As the slowing economy swells the ranks of the unemployed and uninsured, more people are getting help from prescription-drug assistance programs normally aimed at providing medications to the poorest Americans.

Drug-assistance programs, long sponsored by pharmaceutical manufacturers, provide consumers with billions of dollars a year in free or low-cost drugs. To qualify, patients must meet strict financial requirements. But as the economy weakens, a growing number of people are getting approved for programs to help them pay for high-price drugs. For example, a year’s supply of Advair, a popular asthma drug, can cost around $2,500 a year, while Plavix, a blood thinner, can run more than $1,800 a year.

“These programs have always been designed to be a safety net, but more and more people are falling into it,” says Ken Johnson, spokesman for the Pharmaceutical Research and Manufacturers of America, or PhRMA, which represents big drug companies. The group says that during the recent economic downturn  that its Partnership for Prescription Assistance service has helped enroll more than 100,000 patients a month into private and public programs.

AstraZeneca PLC of the U.K., which markets such medications as Nexium for acid reflux and Crestor, a cholesterol drug, says patient requests have increased across its assistance programs in the U.S. This includes insured people who can’t afford their drug copayments and Medicare beneficiaries who run up against drug-coverage gaps.

A number of drug makers say they are prepared to expand their programs in response to the growing influx of patients. “We believe in the free-market health-care system, and that system is at risk if more and more people fall through the cracks,” says PhRMA’s Mr. Johnson. The group’s 35 member companies have provided $13 billion in free medications since 2005, he says.

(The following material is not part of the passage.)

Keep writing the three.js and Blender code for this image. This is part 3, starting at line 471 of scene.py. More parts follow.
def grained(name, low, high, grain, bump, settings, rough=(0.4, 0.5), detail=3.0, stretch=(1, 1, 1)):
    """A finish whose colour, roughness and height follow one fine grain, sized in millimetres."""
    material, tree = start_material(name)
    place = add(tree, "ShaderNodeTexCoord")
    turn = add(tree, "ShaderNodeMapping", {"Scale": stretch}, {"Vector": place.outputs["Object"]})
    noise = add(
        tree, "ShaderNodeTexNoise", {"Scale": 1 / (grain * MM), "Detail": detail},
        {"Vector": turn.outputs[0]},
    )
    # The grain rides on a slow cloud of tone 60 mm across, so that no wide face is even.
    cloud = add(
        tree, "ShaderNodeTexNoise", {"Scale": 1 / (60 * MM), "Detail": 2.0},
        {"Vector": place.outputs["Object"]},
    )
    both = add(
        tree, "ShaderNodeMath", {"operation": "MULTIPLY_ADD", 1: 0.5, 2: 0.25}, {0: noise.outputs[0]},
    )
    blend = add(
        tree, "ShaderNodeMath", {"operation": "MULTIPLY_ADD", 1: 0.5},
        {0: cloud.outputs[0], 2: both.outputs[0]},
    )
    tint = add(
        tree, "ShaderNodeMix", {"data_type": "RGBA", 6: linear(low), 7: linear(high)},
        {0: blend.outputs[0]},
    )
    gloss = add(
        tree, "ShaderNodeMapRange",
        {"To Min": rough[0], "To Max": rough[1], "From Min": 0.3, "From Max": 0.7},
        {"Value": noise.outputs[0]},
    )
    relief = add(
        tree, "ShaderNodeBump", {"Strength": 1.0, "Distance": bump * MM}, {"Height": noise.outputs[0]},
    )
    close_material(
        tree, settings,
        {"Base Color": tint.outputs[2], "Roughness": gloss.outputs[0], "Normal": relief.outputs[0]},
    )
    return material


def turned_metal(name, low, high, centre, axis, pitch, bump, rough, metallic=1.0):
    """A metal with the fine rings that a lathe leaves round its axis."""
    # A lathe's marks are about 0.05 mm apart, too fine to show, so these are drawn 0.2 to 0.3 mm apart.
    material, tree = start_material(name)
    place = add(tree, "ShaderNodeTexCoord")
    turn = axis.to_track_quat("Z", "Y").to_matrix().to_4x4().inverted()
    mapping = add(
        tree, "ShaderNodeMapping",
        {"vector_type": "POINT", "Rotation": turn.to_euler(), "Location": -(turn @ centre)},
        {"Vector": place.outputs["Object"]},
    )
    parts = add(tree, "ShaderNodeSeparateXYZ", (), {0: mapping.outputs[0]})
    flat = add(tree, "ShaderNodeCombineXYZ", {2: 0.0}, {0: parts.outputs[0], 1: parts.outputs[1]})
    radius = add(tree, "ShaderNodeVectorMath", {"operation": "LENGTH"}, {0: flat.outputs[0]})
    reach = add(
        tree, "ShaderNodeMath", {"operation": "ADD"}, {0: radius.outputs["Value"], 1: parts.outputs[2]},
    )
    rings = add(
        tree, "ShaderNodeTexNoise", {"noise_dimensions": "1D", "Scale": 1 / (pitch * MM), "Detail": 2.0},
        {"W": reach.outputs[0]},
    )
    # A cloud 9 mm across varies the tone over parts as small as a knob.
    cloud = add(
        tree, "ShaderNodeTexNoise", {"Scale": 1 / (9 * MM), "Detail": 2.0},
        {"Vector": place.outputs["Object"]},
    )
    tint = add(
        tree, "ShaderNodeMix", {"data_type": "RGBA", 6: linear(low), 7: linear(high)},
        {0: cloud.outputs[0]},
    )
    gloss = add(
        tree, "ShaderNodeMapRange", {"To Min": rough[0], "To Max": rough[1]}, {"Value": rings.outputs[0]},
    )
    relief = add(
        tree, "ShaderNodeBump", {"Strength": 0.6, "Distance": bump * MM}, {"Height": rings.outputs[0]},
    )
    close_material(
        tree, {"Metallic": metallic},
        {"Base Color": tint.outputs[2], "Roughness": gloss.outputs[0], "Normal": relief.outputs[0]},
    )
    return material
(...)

Still, applying to drug manufacturers’ patient-assistance programs can be daunting. Many companies have different programs for different drugs, and each program often has its own set of rules. In addition to the application, programs often require tax statements or other proof of income, a prescription and other information from a doctor, and sometimes a letter that Medicaid or a private insurer has refused to cover the expense.